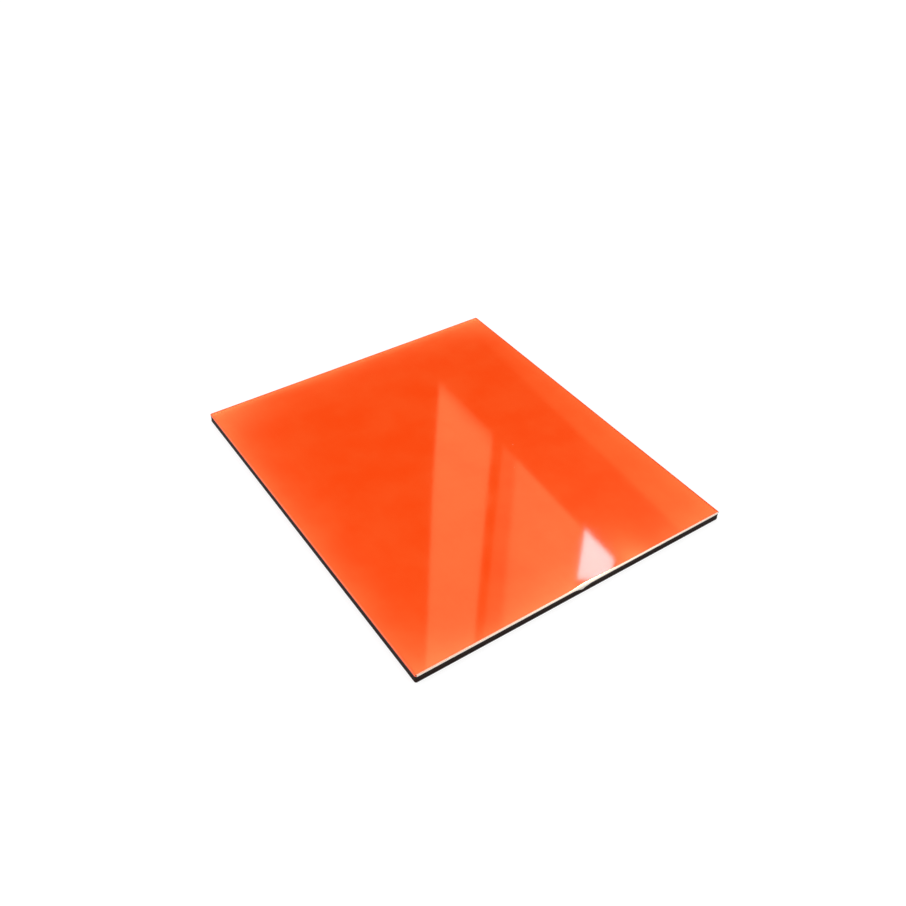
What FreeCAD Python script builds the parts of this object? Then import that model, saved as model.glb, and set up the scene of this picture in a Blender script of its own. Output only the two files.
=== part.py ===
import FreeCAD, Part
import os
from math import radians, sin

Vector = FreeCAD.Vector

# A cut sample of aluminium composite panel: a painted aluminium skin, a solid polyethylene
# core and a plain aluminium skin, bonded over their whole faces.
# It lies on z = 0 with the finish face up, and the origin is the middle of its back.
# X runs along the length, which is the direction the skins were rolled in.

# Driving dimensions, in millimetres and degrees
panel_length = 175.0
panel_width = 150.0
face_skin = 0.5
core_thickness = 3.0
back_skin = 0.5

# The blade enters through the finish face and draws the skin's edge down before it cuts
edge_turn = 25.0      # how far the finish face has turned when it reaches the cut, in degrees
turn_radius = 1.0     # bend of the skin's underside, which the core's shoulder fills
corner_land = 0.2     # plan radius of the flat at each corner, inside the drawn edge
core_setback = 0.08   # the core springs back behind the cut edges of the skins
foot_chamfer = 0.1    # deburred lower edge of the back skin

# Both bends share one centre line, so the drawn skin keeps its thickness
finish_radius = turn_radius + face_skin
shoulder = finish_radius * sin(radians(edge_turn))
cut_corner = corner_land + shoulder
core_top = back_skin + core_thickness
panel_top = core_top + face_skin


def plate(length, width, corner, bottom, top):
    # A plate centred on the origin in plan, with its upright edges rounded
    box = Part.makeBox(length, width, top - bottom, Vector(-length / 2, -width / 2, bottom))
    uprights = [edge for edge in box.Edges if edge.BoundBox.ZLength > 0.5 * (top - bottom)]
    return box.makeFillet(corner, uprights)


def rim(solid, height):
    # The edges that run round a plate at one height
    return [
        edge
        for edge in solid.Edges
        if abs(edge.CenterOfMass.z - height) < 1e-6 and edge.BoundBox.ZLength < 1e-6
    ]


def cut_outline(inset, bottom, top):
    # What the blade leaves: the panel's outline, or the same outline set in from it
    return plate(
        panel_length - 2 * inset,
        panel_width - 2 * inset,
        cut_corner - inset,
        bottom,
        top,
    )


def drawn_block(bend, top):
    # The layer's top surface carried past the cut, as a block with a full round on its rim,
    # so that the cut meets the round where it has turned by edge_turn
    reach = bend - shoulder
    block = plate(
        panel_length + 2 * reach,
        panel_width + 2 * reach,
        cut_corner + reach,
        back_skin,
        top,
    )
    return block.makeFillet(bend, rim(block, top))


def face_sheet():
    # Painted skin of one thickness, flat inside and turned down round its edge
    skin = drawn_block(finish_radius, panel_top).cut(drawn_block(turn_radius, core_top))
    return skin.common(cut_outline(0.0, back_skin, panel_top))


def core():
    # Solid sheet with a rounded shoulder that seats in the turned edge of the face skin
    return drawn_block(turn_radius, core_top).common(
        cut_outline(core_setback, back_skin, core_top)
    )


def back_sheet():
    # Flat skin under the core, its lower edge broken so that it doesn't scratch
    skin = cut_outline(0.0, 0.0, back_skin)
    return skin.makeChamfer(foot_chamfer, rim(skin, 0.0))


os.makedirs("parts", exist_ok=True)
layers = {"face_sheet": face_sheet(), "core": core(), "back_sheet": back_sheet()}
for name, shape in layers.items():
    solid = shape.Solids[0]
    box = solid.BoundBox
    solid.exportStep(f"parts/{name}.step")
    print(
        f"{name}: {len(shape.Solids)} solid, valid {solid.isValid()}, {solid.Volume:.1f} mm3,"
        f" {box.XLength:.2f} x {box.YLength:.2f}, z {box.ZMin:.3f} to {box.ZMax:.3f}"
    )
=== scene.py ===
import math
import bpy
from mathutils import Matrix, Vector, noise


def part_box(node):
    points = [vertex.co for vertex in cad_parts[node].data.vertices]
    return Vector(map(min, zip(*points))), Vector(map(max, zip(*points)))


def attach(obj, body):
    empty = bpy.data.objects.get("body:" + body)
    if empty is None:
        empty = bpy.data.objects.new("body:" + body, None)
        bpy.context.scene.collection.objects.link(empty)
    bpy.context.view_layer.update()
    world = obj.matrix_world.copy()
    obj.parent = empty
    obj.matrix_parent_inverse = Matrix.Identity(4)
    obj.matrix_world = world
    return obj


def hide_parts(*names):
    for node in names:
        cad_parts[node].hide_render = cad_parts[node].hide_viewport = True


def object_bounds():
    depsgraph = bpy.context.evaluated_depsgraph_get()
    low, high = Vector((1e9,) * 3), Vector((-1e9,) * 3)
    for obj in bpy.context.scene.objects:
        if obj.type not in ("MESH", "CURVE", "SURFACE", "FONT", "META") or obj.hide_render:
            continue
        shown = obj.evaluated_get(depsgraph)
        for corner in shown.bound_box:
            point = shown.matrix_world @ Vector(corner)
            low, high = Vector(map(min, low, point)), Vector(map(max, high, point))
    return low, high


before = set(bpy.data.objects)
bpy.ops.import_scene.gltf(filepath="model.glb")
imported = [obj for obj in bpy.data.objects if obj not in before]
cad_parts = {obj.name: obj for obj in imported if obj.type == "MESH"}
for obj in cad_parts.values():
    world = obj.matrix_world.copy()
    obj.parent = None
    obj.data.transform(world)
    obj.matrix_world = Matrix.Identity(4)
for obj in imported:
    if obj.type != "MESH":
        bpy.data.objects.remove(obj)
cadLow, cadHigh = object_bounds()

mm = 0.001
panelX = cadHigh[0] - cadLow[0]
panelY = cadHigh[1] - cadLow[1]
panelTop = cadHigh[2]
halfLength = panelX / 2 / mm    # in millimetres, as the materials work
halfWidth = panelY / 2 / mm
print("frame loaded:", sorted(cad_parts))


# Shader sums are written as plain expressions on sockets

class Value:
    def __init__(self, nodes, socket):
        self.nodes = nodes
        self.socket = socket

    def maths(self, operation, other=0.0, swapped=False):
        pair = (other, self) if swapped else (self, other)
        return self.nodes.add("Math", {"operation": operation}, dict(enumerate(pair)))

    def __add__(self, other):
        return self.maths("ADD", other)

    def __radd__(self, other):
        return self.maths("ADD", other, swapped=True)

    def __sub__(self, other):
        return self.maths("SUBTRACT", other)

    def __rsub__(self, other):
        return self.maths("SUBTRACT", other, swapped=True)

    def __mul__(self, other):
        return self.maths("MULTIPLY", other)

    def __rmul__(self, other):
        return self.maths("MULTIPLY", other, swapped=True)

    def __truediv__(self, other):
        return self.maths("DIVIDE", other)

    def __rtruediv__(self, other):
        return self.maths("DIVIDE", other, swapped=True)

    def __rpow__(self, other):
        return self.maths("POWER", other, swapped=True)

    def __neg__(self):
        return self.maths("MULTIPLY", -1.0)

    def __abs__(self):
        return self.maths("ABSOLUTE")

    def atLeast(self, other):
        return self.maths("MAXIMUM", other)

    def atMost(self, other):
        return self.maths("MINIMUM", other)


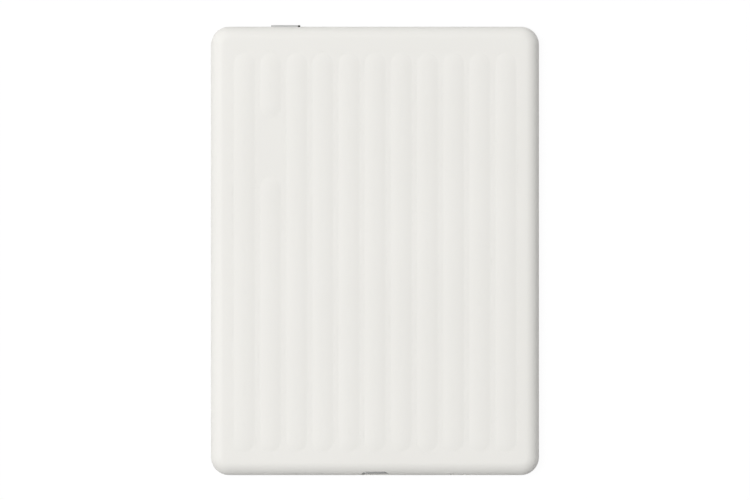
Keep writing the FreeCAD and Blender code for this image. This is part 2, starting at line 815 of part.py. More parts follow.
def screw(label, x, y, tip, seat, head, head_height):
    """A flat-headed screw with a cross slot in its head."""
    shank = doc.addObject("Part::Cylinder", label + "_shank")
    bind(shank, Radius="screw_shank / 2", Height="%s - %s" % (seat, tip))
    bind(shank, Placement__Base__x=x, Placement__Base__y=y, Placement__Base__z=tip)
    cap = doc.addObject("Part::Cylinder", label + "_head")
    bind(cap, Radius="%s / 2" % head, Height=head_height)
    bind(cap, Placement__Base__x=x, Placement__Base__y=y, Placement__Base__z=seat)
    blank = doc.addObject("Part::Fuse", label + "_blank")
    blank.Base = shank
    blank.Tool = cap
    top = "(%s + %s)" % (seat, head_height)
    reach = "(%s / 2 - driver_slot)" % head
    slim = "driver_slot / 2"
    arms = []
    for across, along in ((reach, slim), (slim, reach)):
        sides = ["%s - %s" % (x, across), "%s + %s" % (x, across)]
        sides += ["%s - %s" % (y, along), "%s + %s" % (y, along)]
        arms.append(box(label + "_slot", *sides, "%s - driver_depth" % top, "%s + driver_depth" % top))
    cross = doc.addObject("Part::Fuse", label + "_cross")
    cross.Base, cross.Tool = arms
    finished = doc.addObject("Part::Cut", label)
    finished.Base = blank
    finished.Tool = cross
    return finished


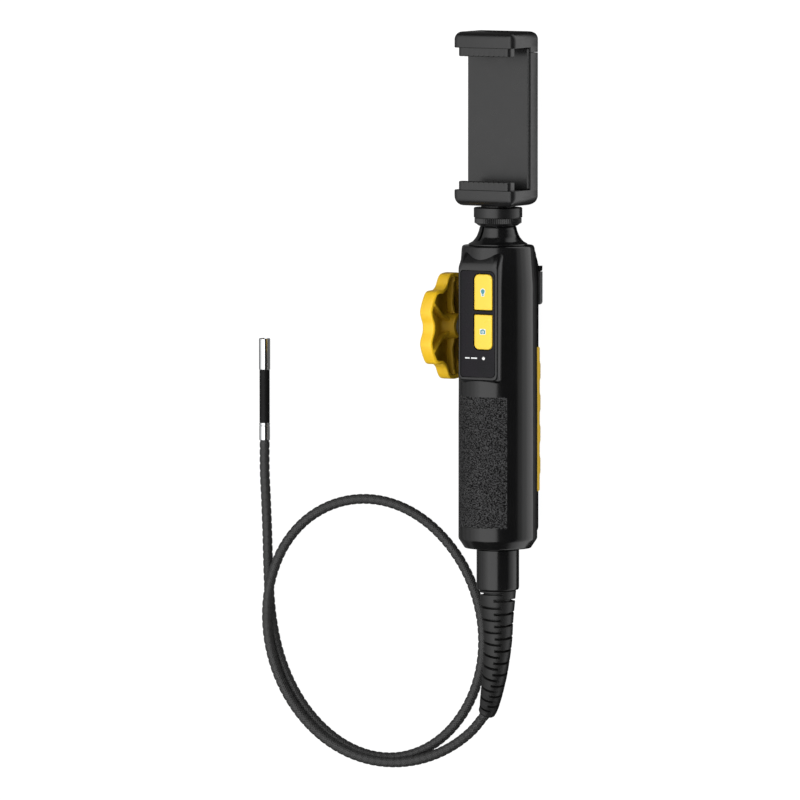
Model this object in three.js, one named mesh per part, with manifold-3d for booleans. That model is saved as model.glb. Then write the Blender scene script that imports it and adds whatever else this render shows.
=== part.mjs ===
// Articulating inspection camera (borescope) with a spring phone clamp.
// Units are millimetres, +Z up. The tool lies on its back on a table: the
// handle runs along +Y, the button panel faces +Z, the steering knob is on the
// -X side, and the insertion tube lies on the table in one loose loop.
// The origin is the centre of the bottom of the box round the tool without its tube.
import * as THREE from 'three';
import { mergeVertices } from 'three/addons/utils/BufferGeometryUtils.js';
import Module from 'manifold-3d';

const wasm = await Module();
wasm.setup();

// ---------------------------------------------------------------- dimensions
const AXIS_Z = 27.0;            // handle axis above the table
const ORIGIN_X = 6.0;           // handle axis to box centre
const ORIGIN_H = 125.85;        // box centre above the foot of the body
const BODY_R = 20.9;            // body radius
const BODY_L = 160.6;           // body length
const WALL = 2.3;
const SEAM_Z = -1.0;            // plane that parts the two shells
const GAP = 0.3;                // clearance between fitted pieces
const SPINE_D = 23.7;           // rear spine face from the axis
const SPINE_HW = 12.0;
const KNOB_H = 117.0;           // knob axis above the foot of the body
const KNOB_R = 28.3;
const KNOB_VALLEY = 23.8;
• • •
**TO BE DONE:** Nothing but the lines from the line that contains "box = solid.BoundBox" through the line that contains "for corner in" should be given again, each exactly as it stands, both ends included.

**OUTPUT FOR THIS TASK:**
    box = solid.BoundBox
    solid.exportStep(f"parts/{name}.step")
    print(
        f"{name}: {len(shape.Solids)} solid, valid {solid.isValid()}, {solid.Volume:.1f} mm3,"
        f" {box.XLength:.2f} x {box.YLength:.2f}, z {box.ZMin:.3f} to {box.ZMax:.3f}"
    )
=== scene.py ===
import math
import bpy
from mathutils import Matrix, Vector, noise


def part_box(node):
    points = [vertex.co for vertex in cad_parts[node].data.vertices]
    return Vector(map(min, zip(*points))), Vector(map(max, zip(*points)))


def attach(obj, body):
    empty = bpy.data.objects.get("body:" + body)
    if empty is None:
        empty = bpy.data.objects.new("body:" + body, None)
        bpy.context.scene.collection.objects.link(empty)
    bpy.context.view_layer.update()
    world = obj.matrix_world.copy()
    obj.parent = empty
    obj.matrix_parent_inverse = Matrix.Identity(4)
    obj.matrix_world = world
    return obj


def hide_parts(*names):
    for node in names:
        cad_parts[node].hide_render = cad_parts[node].hide_viewport = True


def object_bounds():
    depsgraph = bpy.context.evaluated_depsgraph_get()
    low, high = Vector((1e9,) * 3), Vector((-1e9,) * 3)
    for obj in bpy.context.scene.objects:
        if obj.type not in ("MESH", "CURVE", "SURFACE", "FONT", "META") or obj.hide_render:
            continue
        shown = obj.evaluated_get(depsgraph)
        for corner in shown.bound_box:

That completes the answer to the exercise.